Pegándonos no sé de qué satélite y haciendo mil maromas se logró, se vio la llegada a la Luna.
Dicen que Fernando Gómez Agudelo, que era un prócer y uno de los mejores colombianos que hubo, decía que haber transmitido para Colombia la llegada del hombre a la Luna fue más difícil que haber llevado el hombre a la Luna. Todavía hay quienes vivieron y recuerdan ese momento, esa proeza, ese acto de fe: una mancha que se movía por el televisor en blanco y negro, la ilusión de estar por fin allá.
El problema es que nosotros estábamos acá, en un país pobre y atormentado y lleno de carencias, como suelen serlo muchos, solo que este es el nuestro. Y lograr algo así en esa época parecía de verdad imposible: una quimera, una locura. Eso fue, entre otras cosas, lo que muchos le dijeron a Gómez Agudelo, razón por la cual se empeñó todavía más en que el milagro ocurriera.
He oído y leído veinte veces el relato de cómo fue todo aquello y nunca me acuerdo, pero sí sé que parece a la vez una novela de ciencia ficción, una comedia del teatro del absurdo, un cuento costumbrista y picaresco, una enternecedora crónica de la llegada del hombre a la Luna –nada menos– mientras acá en Colombia unos quijotes con varios aguardientes encima saltaban matones para que algo de eso se viera en vivo y en directo.
Y se vio, llegamos a la Luna. Pegándonos no sé de qué satélite y haciendo mil maromas, y supone uno que como siempre aquí oscilando sin problema entre el rigor de la teoría y la desmesura de la realidad. Esa suele ser nuestra maldición pero también nuestra salvación: el ingenio, la improvisación, la chambonería como un método que nos hunde y al mismo tiempo nos rescata cuando ya todo está perdido.
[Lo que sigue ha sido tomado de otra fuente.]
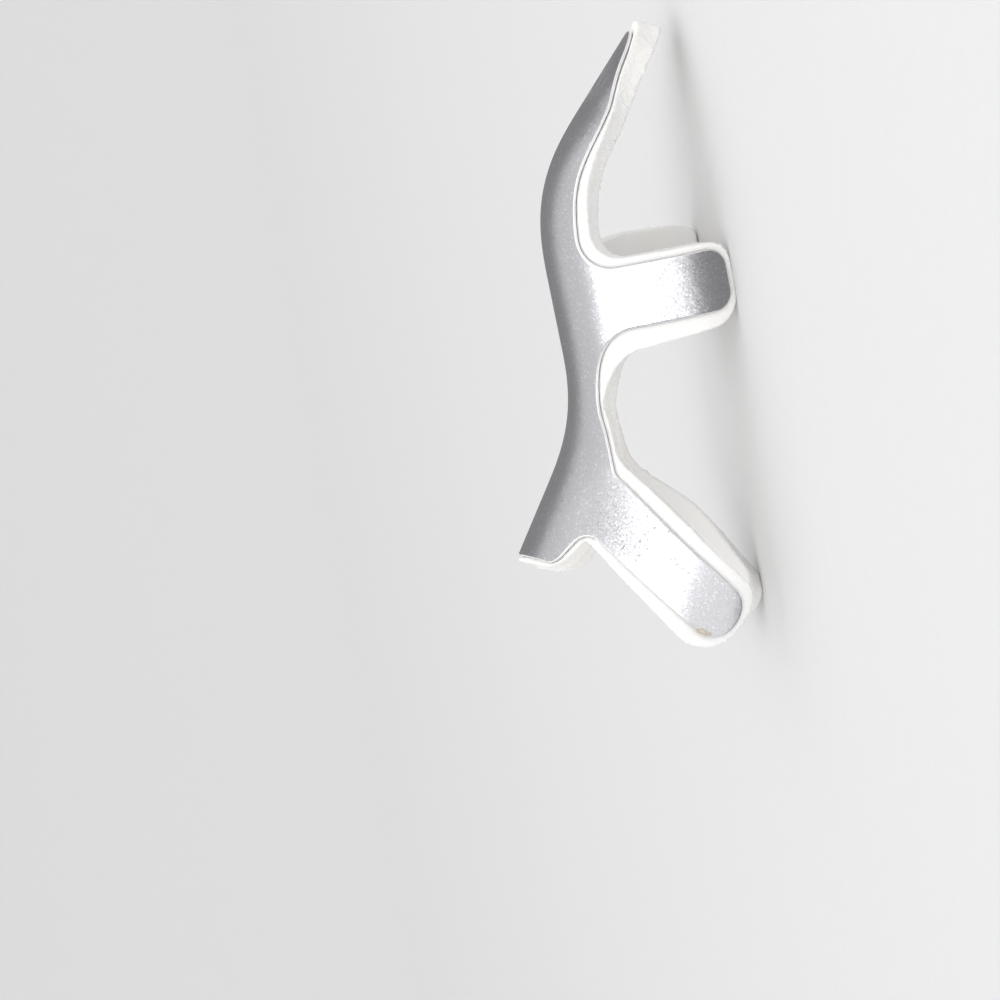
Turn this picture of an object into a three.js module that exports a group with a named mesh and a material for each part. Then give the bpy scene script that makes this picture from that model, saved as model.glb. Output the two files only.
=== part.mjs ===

Claro: quienes hicieron posible lo de la Luna en Colombia eran unos maestros y una gente seria, expertos en lo suyo, pioneros de un futuro que sin su firma jamás habría llegado. Así que al hablar de la chambonería y la improvisación no me refiero a ellos, porque la suya fue una verdadera hazaña y el relato épico de cómo la lograron todavía es muy conmovedor, tanto más conmovedor cuanto más pasa el tiempo.
Pero también es un relato muy emocionante por eso, porque es aquí, donde al final todo termina dependiendo siempre, todo, de un gancho de ropa, de una correa y unas medias veladas, de unos cables pelados o un chicle que sostiene al universo. El día del plebiscito por la paz yo supe que todo estaba perdido cuando vi por la televisión a un senador de la república con un saco de paño que era tres o cuatro tallas la suya. Así es imposible.
Ese es un rasgo que ya señalaba el barón de Humboldt a su paso por nuestro territorio en 1801: el del aislamiento y la precariedad pero también el de la creatividad para librarnos de ese destino que parecía inevitable y en muchos casos lo ha sido y en otros por suerte no. En secreto se burlaba el sabio alemán de la arrogancia de sus interlocutores ilustrados del ‘Nuevo Reino’, pero igual admiraba su talento alucinante.
Otro viajero europeo del siglo XIX, aunque muy posterior a Humboldt, Pierre D’Espagnat, no podía creer muchas de las cosas que vio en Bogotá cuando vino en 1897. Fue él uno de los artífices, y digo uno porque son varios, del mito ese de la ‘Atenas Suramericana’ y la deslumbrante y delirante cultura literaria de las élites aquí en esa época. En medio del trópico y el páramo, con tantas dificultades de todo tipo, era increíble este país.
¿Lo es? No lo sé: nada hay más común que el excepcionalismo, creer que lo que pasa en todas partes, y a veces peor, solo le pasa a uno. También esa es una característica muy colombiana, creer que todas lo son.
Pero ayer, caminando por la calle, vi una larga fila de gente esperando su vacuna. Gente mayor, claro, feliz.
Cómo no emocionarse con algo así, más aquí. Cómo no celebrarlo, yo sí.